During our study of this fragment of literary history we have passed in review a whole gallery of remarkable figures, devoting careful attention to the most important or most typical.

We saw how Napoleon's great personality, in its legendary form, exercised almost as powerful an influence on men's minds as Byron's. Of the great intellectual forces of the eighteenth century, Goethe, Jean Paul, Heinse, and Hegel are those by which our period is most perceptibly influenced. Some of the Romanticists influence as teachers and masters (Wilhelm Schlegel, Brentano, Chamisso), others as antagonists (Tieck). Börne and Heine, geniuses of most dissimilar types, by virtue of that polemical quality which was an essential characteristic of both, influence the whole period.

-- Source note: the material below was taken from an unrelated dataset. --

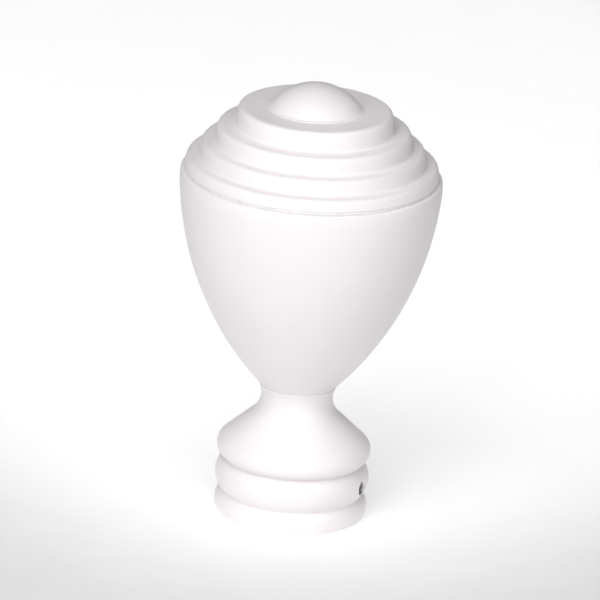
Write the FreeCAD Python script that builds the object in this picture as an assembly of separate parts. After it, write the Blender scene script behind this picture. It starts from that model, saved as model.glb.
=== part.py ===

What a wealth of remarkable, original characters! Glance at our gallery of women—Rahel and Bettina, the friends of Goethe; Börne's friends, Henrietta Herz and Jeannette Wohl; Heine's La Mouche, Immermann's Elisa, and Princess Pückler and Charlotte Stieglitz—gifted women and devoted wives! Or let your eyes wander over our collection of male portraits—authors and men of the world, like Varnhagen and Pückler; stiff, stately figures, like Platen and Immermann; others that are all life and fire, like Börne and Heine; manly eccentrics, like Jacoby; kingly figures, like Feuerbach; grimacing fanatics, like Menzel; independent poets great and small, like Rückert, Hebbel, Ludwig, and Scherenberg; agitators, like Wienbarg and Gutzkow; men of pliant talent, like Laube and Mundt; weak desponders, like Stieglitz; bold singers of liberty, like Hoffmann and Freiligrath; immature characters, like Herwegh; problematic characters, like Dingelstedt and Meissner; brave men, like Sallet, Hartmann, and Prutz. Even when their productions are not of the highest quality, we study the men themselves with interest.


And yet what is presented in this volume can only be fully understood by those who read it in its connection with the earlier volumes of the work of which it forms a part, who regard it in the light of the last act of a great historic drama. The plan of the work is indicated in the introduction to the first volume, and is strictly adhered to throughout all six.